BEGIN
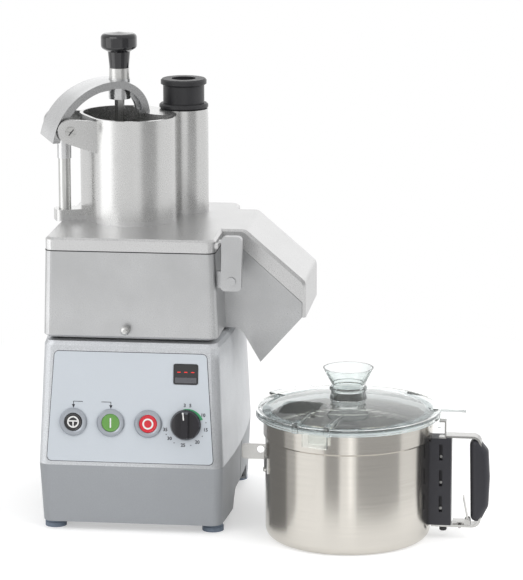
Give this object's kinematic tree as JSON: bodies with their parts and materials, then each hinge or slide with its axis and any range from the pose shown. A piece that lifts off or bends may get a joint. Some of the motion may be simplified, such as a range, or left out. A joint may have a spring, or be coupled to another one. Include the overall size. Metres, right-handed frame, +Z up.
{
  "type": "commercial food processor",
  "caption": "Countertop food processor: leaning grey motor base, cast vegetable attachment with hopper, feed tube, pusher arm and side chute, beside a steel cutter bowl with clear lid.",
  "frame": {"origin": "centre of the bounding box on the table, under machine and bowl", "axes": "+Z up, +X to the right towards the cutter bowl as seen by the user, +Y to the back of the machine"},
  "size_m": [0.6254, 0.4242, 0.652],
  "materials": {
    "cast_body": "pale grey powder coat on the motor base casting",
    "skirt_grey": "moulded mid grey skirt",
    "sheet_steel": "plain sheet",
    "foot_rubber": "blue grey rubber",
    "zinc_steel": "bright plated steel",
    "label_silver": "pale blue grey satin plate",
    "black_gloss": "glossy black",
    "bezel_grey": "grey bezel",
    "green_button": "green",
    "red_button": "red",
    "switch_black": "black moulding",
    "black_matte": "black moulding",
    "motor_iron": "motor frame and rotor iron",
    "copper_winding": "lacquered windings",
    "board_green": "circuit board",
    "cast_aluminium": "fine sand cast with a tumbled finish",
    "white_plastic": "white food plastic",
    "blade_steel": "ground stainless steel",
    "bowl_steel": "brushed stainless steel",
    "clear_lid": "clear moulded lid",
    "seal_grey": "pale translucent seal",
    "post_dark": "dark grey moulding"
  },
  "bodies": {
    "base": {"motor_housing": "cast_body", "base_skirt": "skirt_grey", "bottom_plate": "sheet_steel", "feet": "foot_rubber", "foot_bolts": "zinc_steel", "label_plate": "label_silver", "display_window": "black_gloss", "button_bezels": "bezel_grey", "button_switches": "switch_black", "dial_control": "switch_black", "motor_frame": "motor_iron", "stator": "copper_winding", "upper_bearing": "zinc_steel", "lower_bearing": "zinc_steel", "shaft_seal": "foot_rubber", "control_board": "board_green", "cable_gland": "black_matte"},
    "spindle": {"rotor": "motor_iron", "drive_shaft": "zinc_steel", "cooling_fan": "switch_black"},
    "pulse": {"pulse_button": "black_gloss"},
    "start": {"start_button": "green_button"},
    "stop": {"stop_button": "red_button"},
    "dial": {"speed_dial": "black_matte"},
    "attachment": {"attachment": "cast_aluminium", "ball_stud": "zinc_steel", "latch_bracket": "cast_aluminium", "hinge_pin": "zinc_steel"},
    "latch": {"latch_lever": "cast_aluminium"},
    "disc_stack": {"ejector_disc": "white_plastic", "slicing_disc": "cast_aluminium", "slicing_blade": "blade_steel"},
    "head": {"feed_head": "cast_aluminium", "pusher_arm": "cast_aluminium", "arm_pin": "zinc_steel", "guide_rod": "blade_steel", "guide_bush": "zinc_steel"},
    "pusher": {"pusher_rod": "blade_steel", "pusher_plate": "white_plastic", "pusher_knob": "black_gloss"},
    "small_pusher": {"small_pusher": "black_matte"},
    "cutter": {"cutter_bowl": "bowl_steel", "bowl_stem": "bowl_steel", "handle_post": "post_dark", "post_screws": "zinc_steel", "handle_strap": "bowl_steel", "handle_grip": "post_dark", "catch_bracket": "bowl_steel", "hook_tab": "bowl_steel"},
    "blades": {"cutter_hub": "black_matte", "cutter_blades": "blade_steel"},
    "lid_carrier": {"lid_seal": "seal_grey"},
    "lid": {"bowl_lid": "clear_lid"},
    "trigger": {"release_trigger": "bowl_steel"},
    "plunger": {"safety_plunger": "black_matte"}
  },
  "joints": [
    {"name": "spindle_spin", "type": "hinge", "parent": "base", "child": "spindle", "pos_m": [-0.16445, 0.03204, 0.2], "axis": [0, 0, 1], "continuous": true},
    {"name": "pulse_press", "type": "slide", "parent": "base", "child": "pulse", "axis": [0, 0.9944, -0.1058], "range_m": [0, 0.0025], "stiffness_N_per_m": 600},
    {"name": "start_press", "type": "slide", "parent": "base", "child": "start", "axis": [0, 0.9944, -0.1058], "range_m": [0, 0.0025], "stiffness_N_per_m": 600},
    {"name": "stop_press", "type": "slide", "parent": "base", "child": "stop", "axis": [0, 0.9944, -0.1058], "range_m": [0, 0.0025], "stiffness_N_per_m": 600},
    {"name": "dial_turn", "type": "hinge", "parent": "base", "child": "dial", "pos_m": [-0.08945, -0.11777, 0.15137], "axis": [0, 0.9944, -0.1058], "range_deg": [0, 285]},
    {"name": "attachment_lift", "type": "slide", "parent": "base", "child": "attachment", "axis": [0, 0, 1], "range_m": [0, 0.11]},
    {"name": "latch_swing", "type": "hinge", "parent": "attachment", "child": "latch", "pos_m": [-0.02995, -0.09896, 0.344], "axis": [0, 1, 0], "range_deg": [-4, 60]},
    {"name": "disc_spin", "type": "hinge", "parent": "attachment", "child": "disc_stack", "pos_m": [-0.16445, 0.03204, 0.33], "axis": [0, 0, 1], "continuous": true},
    {"name": "head_open", "type": "hinge", "parent": "attachment", "child": "head", "pos_m": [-0.16445, 0.17554, 0.3858], "axis": [-1, 0, 0], "range_deg": [0, 75]},
    {"name": "pusher_slide", "type": "slide", "parent": "head", "child": "pusher", "axis": [0, 0, 1], "range_m": [0, 0.14]},
    {"name": "small_pusher_lift", "type": "slide", "parent": "head", "child": "small_pusher", "axis": [0, 0, 1], "range_m": [0, 0.17]},
    {"name": "cutter_lift", "type": "slide", "parent": "base", "child": "cutter", "axis": [0.7071, 0, 0.7071], "range_m": [0, 0.15]},
    {"name": "blade_spin", "type": "hinge", "parent": "cutter", "child": "blades", "pos_m": [0.12375, -0.08636, 0.06], "axis": [0, 0, 1], "continuous": true},
    {"name": "lid_lift", "type": "slide", "parent": "cutter", "child": "lid_carrier", "axis": [0, 0, 1], "range_m": [0, 0.05]},
    {"name": "lid_twist", "type": "hinge", "parent": "lid_carrier", "child": "lid", "pos_m": [0.12375, -0.08636, 0.17], "axis": [0, 0, 1], "range_deg": [0, 25]},
    {"name": "trigger_squeeze", "type": "hinge", "parent": "cutter", "child": "trigger", "pos_m": [0.28375, -0.08636, 0.0225], "axis": [0, 1, 0], "range_deg": [0, 8], "stiffness_Nm_per_rad": 0.6},
    {"name": "plunger_press", "type": "slide", "parent": "cutter", "child": "plunger", "axis": [0, 0, 1], "range_m": [0, 0.003], "stiffness_N_per_m": 300}
  ],
  "couplings": [
    {"joint": "disc_spin", "follows": "spindle_spin", "ratio": 1}
  ]
}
END
→ What needs to be done: Extract all of the material exactly as it is written.

→ Exercise response:
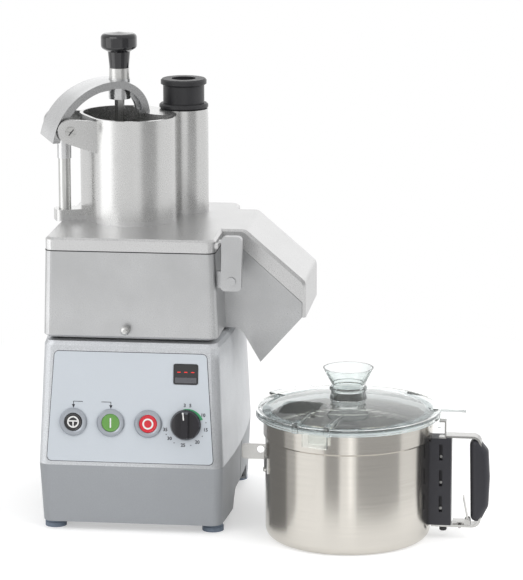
Give this object's kinematic tree as JSON: bodies with their parts and materials, then each hinge or slide with its axis and any range from the pose shown. A piece that lifts off or bends may get a joint. Some of the motion may be simplified, such as a range, or left out. A joint may have a spring, or be coupled to another one. Include the overall size. Metres, right-handed frame, +Z up.
{
  "type": "commercial food processor",
  "caption": "Countertop food processor: leaning grey motor base, cast vegetable attachment with hopper, feed tube, pusher arm and side chute, beside a steel cutter bowl with clear lid.",
  "frame": {"origin": "centre of the bounding box on the table, under machine and bowl", "axes": "+Z up, +X to the right towards the cutter bowl as seen by the user, +Y to the back of the machine"},
  "size_m": [0.6254, 0.4242, 0.652],
  "materials": {
    "cast_body": "pale grey powder coat on the motor base casting",
    "skirt_grey": "moulded mid grey skirt",
    "sheet_steel": "plain sheet",
    "foot_rubber": "blue grey rubber",
    "zinc_steel": "bright plated steel",
    "label_silver": "pale blue grey satin plate",
    "black_gloss": "glossy black",
    "bezel_grey": "grey bezel",
    "green_button": "green",
    "red_button": "red",
    "switch_black": "black moulding",
    "black_matte": "black moulding",
    "motor_iron": "motor frame and rotor iron",
    "copper_winding": "lacquered windings",
    "board_green": "circuit board",
    "cast_aluminium": "fine sand cast with a tumbled finish",
    "white_plastic": "white food plastic",
    "blade_steel": "ground stainless steel",
    "bowl_steel": "brushed stainless steel",
    "clear_lid": "clear moulded lid",
    "seal_grey": "pale translucent seal",
    "post_dark": "dark grey moulding"
  },
  "bodies": {
    "base": {"motor_housing": "cast_body", "base_skirt": "skirt_grey", "bottom_plate": "sheet_steel", "feet": "foot_rubber", "foot_bolts": "zinc_steel", "label_plate": "label_silver", "display_window": "black_gloss", "button_bezels": "bezel_grey", "button_switches": "switch_black", "dial_control": "switch_black", "motor_frame": "motor_iron", "stator": "copper_winding", "upper_bearing": "zinc_steel", "lower_bearing": "zinc_steel", "shaft_seal": "foot_rubber", "control_board": "board_green", "cable_gland": "black_matte"},
    "spindle": {"rotor": "motor_iron", "drive_shaft": "zinc_steel", "cooling_fan": "switch_black"},
    "pulse": {"pulse_button": "black_gloss"},
    "start": {"start_button": "green_button"},
    "stop": {"stop_button": "red_button"},
    "dial": {"speed_dial": "black_matte"},
    "attachment": {"attachment": "cast_aluminium", "ball_stud": "zinc_steel", "latch_bracket": "cast_aluminium", "hinge_pin": "zinc_steel"},
    "latch": {"latch_lever": "cast_aluminium"},
    "disc_stack": {"ejector_disc": "white_plastic", "slicing_disc": "cast_aluminium", "slicing_blade": "blade_steel"},
    "head": {"feed_head": "cast_aluminium", "pusher_arm": "cast_aluminium", "arm_pin": "zinc_steel", "guide_rod": "blade_steel", "guide_bush": "zinc_steel"},
    "pusher": {"pusher_rod": "blade_steel", "pusher_plate": "white_plastic", "pusher_knob": "black_gloss"},
    "small_pusher": {"small_pusher": "black_matte"},
    "cutter": {"cutter_bowl": "bowl_steel", "bowl_stem": "bowl_steel", "handle_post": "post_dark", "post_screws": "zinc_steel", "handle_strap": "bowl_steel", "handle_grip": "post_dark", "catch_bracket": "bowl_steel", "hook_tab": "bowl_steel"},
    "blades": {"cutter_hub": "black_matte", "cutter_blades": "blade_steel"},
    "lid_carrier": {"lid_seal": "seal_grey"},
    "lid": {"bowl_lid": "clear_lid"},
    "trigger": {"release_trigger": "bowl_steel"},
    "plunger": {"safety_plunger": "black_matte"}
  },
  "joints": [
    {"name": "spindle_spin", "type": "hinge", "parent": "base", "child": "spindle", "pos_m": [-0.16445, 0.03204, 0.2], "axis": [0, 0, 1], "continuous": true},
    {"name": "pulse_press", "type": "slide", "parent": "base", "child": "pulse", "axis": [0, 0.9944, -0.1058], "range_m": [0, 0.0025], "stiffness_N_per_m": 600},
    {"name": "start_press", "type": "slide", "parent": "base", "child": "start", "axis": [0, 0.9944, -0.1058], "range_m": [0, 0.0025], "stiffness_N_per_m": 600},
    {"name": "stop_press", "type": "slide", "parent": "base", "child": "stop", "axis": [0, 0.9944, -0.1058], "range_m": [0, 0.0025], "stiffness_N_per_m": 600},
    {"name": "dial_turn", "type": "hinge", "parent": "base", "child": "dial", "pos_m": [-0.08945, -0.11777, 0.15137], "axis": [0, 0.9944, -0.1058], "range_deg": [0, 285]},
    {"name": "attachment_lift", "type": "slide", "parent": "base", "child": "attachment", "axis": [0, 0, 1], "range_m": [0, 0.11]},
    {"name": "latch_swing", "type": "hinge", "parent": "attachment", "child": "latch", "pos_m": [-0.02995, -0.09896, 0.344], "axis": [0, 1, 0], "range_deg": [-4, 60]},
    {"name": "disc_spin", "type": "hinge", "parent": "attachment", "child": "disc_stack", "pos_m": [-0.16445, 0.03204, 0.33], "axis": [0, 0, 1], "continuous": true},
    {"name": "head_open", "type": "hinge", "parent": "attachment", "child": "head", "pos_m": [-0.16445, 0.17554, 0.3858], "axis": [-1, 0, 0], "range_deg": [0, 75]},
    {"name": "pusher_slide", "type": "slide", "parent": "head", "child": "pusher", "axis": [0, 0, 1], "range_m": [0, 0.14]},
    {"name": "small_pusher_lift", "type": "slide", "parent": "head", "child": "small_pusher", "axis": [0, 0, 1], "range_m": [0, 0.17]},
    {"name": "cutter_lift", "type": "slide", "parent": "base", "child": "cutter", "axis": [0.7071, 0, 0.7071], "range_m": [0, 0.15]},
    {"name": "blade_spin", "type": "hinge", "parent": "cutter", "child": "blades", "pos_m": [0.12375, -0.08636, 0.06], "axis": [0, 0, 1], "continuous": true},
    {"name": "lid_lift", "type": "slide", "parent": "cutter", "child": "lid_carrier", "axis": [0, 0, 1], "range_m": [0, 0.05]},
    {"name": "lid_twist", "type": "hinge", "parent": "lid_carrier", "child": "lid", "pos_m": [0.12375, -0.08636, 0.17], "axis": [0, 0, 1], "range_deg": [0, 25]},
    {"name": "trigger_squeeze", "type": "hinge", "parent": "cutter", "child": "trigger", "pos_m": [0.28375, -0.08636, 0.0225], "axis": [0, 1, 0], "range_deg": [0, 8], "stiffness_Nm_per_rad": 0.6},
    {"name": "plunger_press", "type": "slide", "parent": "cutter", "child": "plunger", "axis": [0, 0, 1], "range_m": [0, 0.003], "stiffness_N_per_m": 300}
  ],
  "couplings": [
    {"joint": "disc_spin", "follows": "spindle_spin", "ratio": 1}
  ]
}